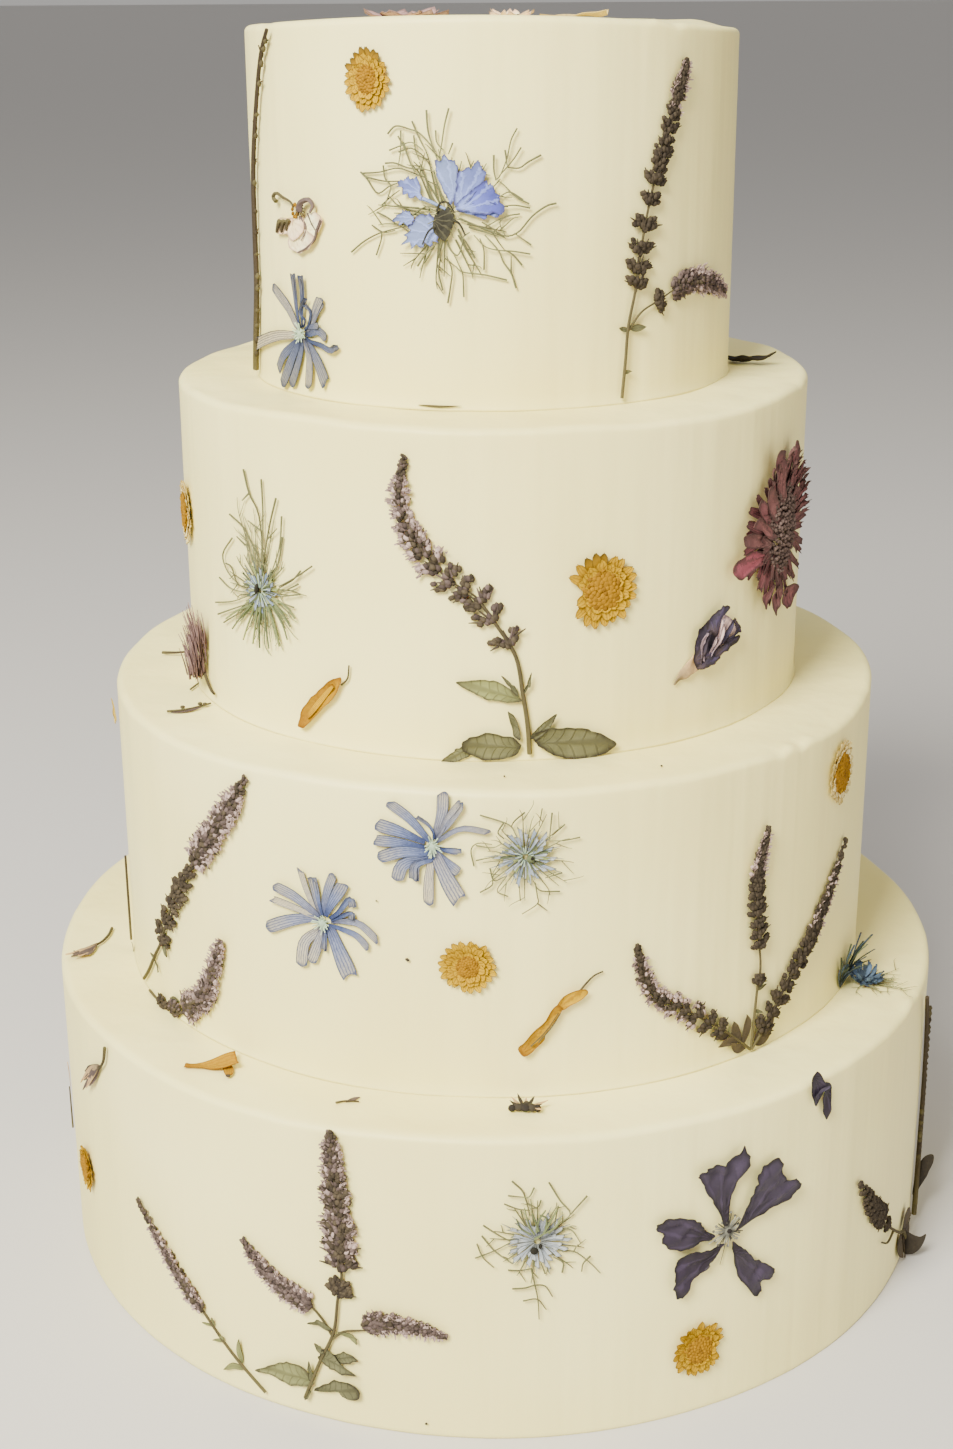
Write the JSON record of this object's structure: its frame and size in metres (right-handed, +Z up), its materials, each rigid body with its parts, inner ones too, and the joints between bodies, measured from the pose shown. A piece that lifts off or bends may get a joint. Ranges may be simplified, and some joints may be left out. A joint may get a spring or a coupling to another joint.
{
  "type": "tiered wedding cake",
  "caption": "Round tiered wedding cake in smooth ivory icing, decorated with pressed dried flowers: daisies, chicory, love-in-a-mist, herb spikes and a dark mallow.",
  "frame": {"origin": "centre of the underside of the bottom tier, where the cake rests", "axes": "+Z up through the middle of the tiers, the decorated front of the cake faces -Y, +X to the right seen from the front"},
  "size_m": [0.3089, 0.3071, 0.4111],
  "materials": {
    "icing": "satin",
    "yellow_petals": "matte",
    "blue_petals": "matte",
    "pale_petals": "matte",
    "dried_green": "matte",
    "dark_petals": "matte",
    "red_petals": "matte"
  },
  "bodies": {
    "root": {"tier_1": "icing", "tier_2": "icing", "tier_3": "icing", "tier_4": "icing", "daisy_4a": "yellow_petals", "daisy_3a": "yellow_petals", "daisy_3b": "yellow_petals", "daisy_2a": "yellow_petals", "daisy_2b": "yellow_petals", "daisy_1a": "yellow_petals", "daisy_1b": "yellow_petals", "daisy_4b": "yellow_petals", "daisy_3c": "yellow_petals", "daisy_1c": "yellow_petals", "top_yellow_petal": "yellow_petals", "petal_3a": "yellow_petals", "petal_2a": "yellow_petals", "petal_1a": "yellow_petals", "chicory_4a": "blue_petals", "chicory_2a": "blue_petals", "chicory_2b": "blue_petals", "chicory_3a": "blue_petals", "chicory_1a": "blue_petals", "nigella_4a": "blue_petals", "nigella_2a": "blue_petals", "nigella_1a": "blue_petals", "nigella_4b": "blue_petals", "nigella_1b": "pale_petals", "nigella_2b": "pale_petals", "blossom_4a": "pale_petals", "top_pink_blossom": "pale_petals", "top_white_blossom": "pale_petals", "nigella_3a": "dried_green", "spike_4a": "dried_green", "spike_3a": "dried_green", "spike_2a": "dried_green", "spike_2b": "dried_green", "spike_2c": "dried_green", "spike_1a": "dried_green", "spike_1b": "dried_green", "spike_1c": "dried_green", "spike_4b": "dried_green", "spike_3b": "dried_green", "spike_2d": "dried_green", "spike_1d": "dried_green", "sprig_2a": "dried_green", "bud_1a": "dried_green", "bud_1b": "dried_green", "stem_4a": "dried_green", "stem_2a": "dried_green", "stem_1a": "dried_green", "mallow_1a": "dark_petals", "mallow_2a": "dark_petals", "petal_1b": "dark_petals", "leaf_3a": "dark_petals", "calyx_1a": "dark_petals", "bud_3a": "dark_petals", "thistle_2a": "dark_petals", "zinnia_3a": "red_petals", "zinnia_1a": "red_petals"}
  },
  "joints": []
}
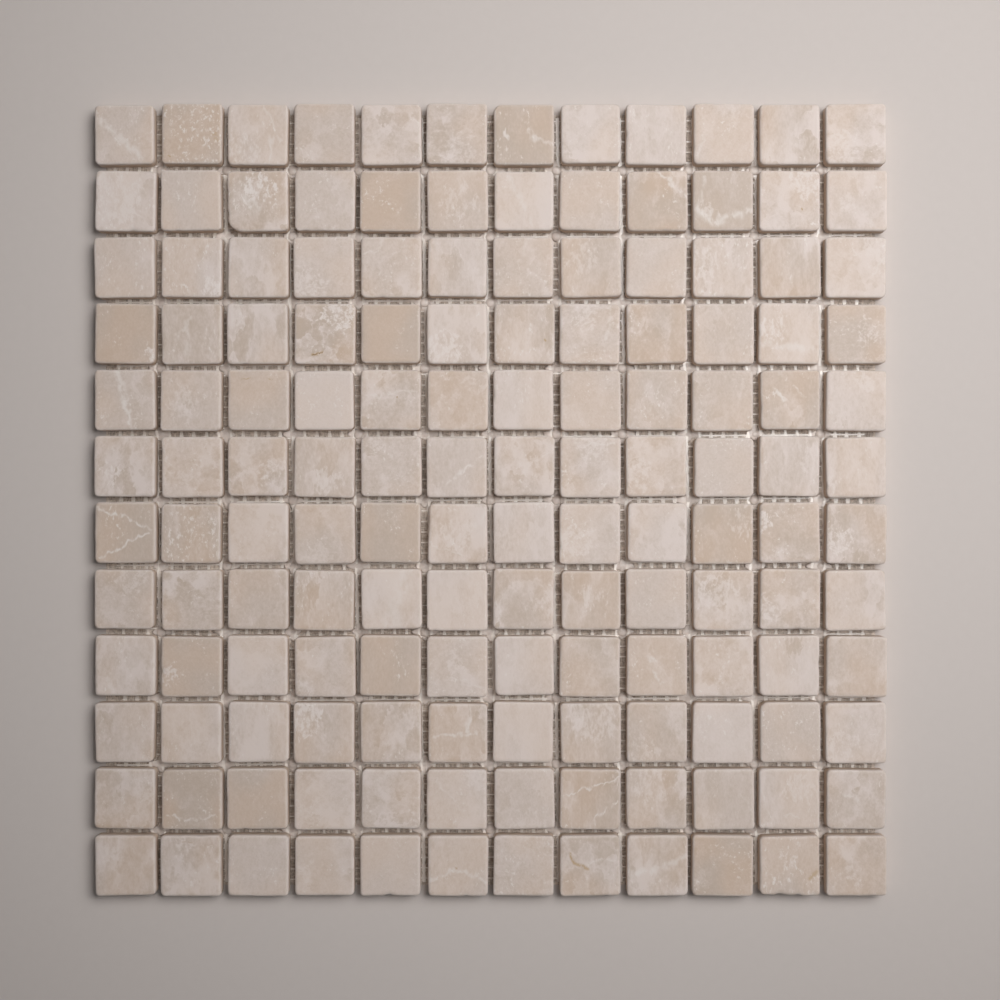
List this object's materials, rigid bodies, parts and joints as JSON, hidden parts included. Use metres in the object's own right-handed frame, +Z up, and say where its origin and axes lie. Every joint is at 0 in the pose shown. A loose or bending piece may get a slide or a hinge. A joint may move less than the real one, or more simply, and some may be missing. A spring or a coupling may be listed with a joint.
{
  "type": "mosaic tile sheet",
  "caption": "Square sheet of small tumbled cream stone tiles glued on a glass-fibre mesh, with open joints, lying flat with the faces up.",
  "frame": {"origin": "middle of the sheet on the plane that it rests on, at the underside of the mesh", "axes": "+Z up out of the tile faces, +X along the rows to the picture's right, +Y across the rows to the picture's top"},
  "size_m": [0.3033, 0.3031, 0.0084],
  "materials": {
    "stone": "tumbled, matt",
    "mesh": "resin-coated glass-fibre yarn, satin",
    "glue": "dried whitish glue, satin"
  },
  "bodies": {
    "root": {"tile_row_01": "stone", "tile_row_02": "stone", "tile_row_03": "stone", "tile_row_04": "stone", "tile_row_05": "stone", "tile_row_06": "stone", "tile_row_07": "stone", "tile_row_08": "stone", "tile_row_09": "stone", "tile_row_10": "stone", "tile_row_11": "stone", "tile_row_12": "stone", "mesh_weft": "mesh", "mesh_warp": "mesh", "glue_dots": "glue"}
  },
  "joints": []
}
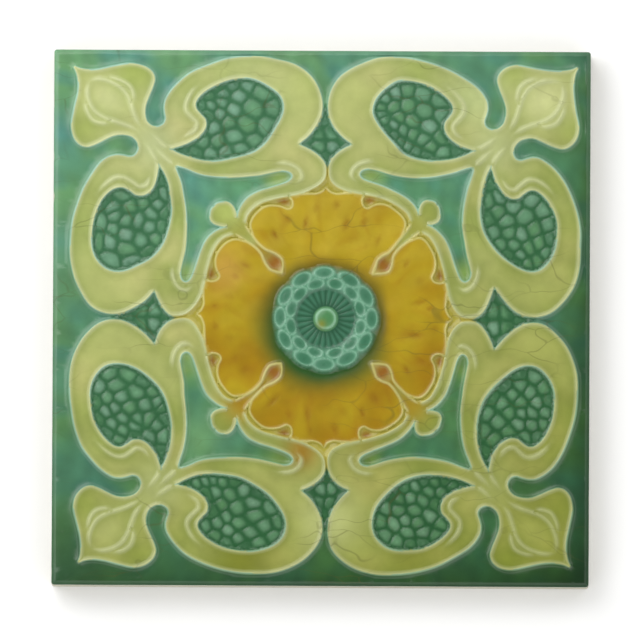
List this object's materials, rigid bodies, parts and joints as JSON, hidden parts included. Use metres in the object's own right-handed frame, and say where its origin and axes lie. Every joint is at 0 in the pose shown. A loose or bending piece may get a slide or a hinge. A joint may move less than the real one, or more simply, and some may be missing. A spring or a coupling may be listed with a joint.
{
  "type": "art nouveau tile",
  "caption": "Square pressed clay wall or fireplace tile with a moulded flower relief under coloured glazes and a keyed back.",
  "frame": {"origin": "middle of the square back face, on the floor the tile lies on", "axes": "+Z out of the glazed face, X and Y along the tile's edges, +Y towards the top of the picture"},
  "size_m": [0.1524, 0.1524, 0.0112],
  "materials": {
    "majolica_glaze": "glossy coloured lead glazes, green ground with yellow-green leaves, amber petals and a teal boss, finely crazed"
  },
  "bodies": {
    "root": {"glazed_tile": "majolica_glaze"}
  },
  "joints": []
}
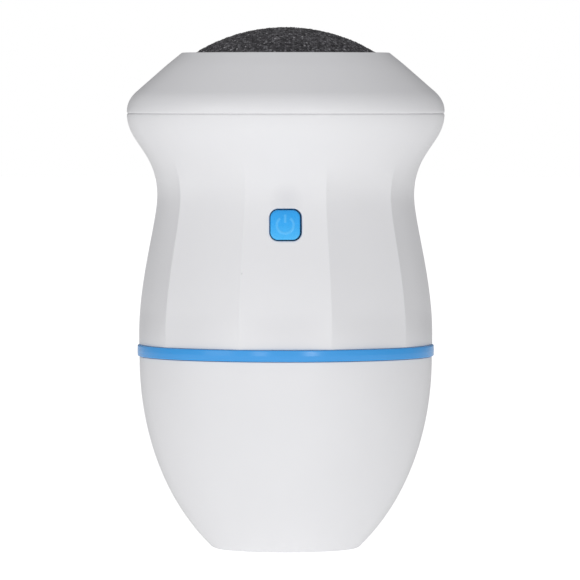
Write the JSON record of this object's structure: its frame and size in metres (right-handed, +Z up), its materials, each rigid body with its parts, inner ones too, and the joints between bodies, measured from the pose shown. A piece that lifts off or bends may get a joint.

•••••

▶ [INSTRUCTION] Report how many lines in these entries contain "hidden". Answer with the number only.

▶ [ANSWER TO THIS PROBLEM] 2